I, too, worship at the shrine of Marcella Hazan. Her big book, "Essentials of Classic Italian Cooking", is a revelation, not least because so many of her dishes are not only supremely delicious but also not at all difficult to make. Marcella leads my personal household pantheon along with Mark Bittman, who also came to public attention through the New York Times. Unlike Bittman, who never saw a new food he did not want to wedge into (North) American foodways, Marcella never strayed from her native heath, the cuisine of Italy.

Tonight we are eating lamb, specifically a Norwegian soul-food dish called fårikål -- literally, lamb with cabbage. Mr Wrong, to whom I was married for a few frankly unpleasant years, was Norwegian, and the silver lining of that cloud was that he was nice to cats and a good cook. I owe this recipe to him.

The essential ingredients are lamb, bacon fat, cabbage, peppercorns and salt. Nice-to-have extras are lardons (instead of the bacon fat), minced garlic (which is not canonical but a major umami booster) and celery root. Some people add water to reduce the risk of scorching and flour to thicken the gravy, but I do not.

Take a kilo or more of lamb shoulder and cut it up into hunks a bit bigger than bite-sized. Core and slice a small cabbage into fork-manageable pieces. Crack the peppercorns -- a tablespoon or so.

In a dutch oven or a large skillet with a close-fitting lid, brown the lamb well in the bacon fat, and salt it liberally. Scatter the cracked peppercorns on the lamb, then pile the cabbage on top. Put on the lid, and turn down the heat to minimum or put the pot into a low oven. Leave it alone for at least 45 minutes, then take off the lid and stir up the pot -- juice from the cabbage will have generated a fair amount of gravy by this point. Check the texture of the cabbage (and celery root, if used). If it's tender, the dish is ready to eat; if not, put the pot back on the hob or in the oven until it is.

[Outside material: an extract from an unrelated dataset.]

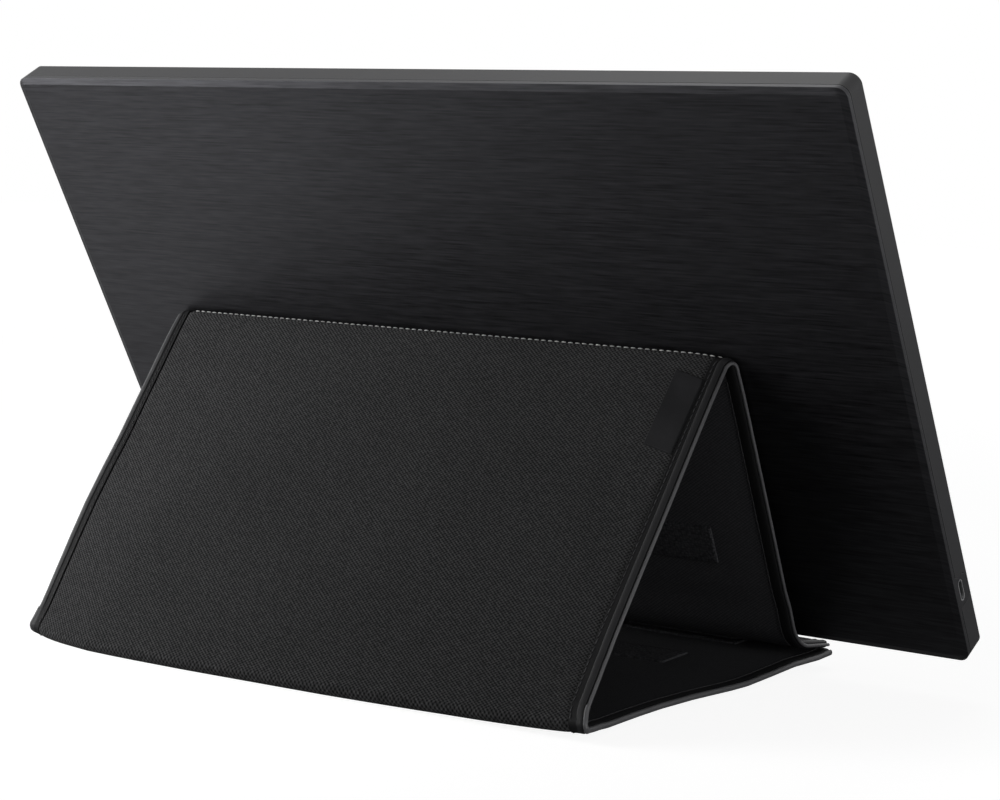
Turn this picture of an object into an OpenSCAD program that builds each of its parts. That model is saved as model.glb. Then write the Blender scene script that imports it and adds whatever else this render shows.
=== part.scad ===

If you want to use lardons, add them to the pot first and render out as much fat as you can without scorching them, then add the lamb. If you want to add garlic, slice it (if you're Steve Shaw) or mince it finely and add it to the pot while the lamb is browning. If you want to add celery root, peel and dice it into one-inch cubes and mix it into the lamb before piling on the cabbage.

Serve fårikål with boiled potatoes, which you mash into the gravy with the back of your fork, and red wine or any kind of beer you like.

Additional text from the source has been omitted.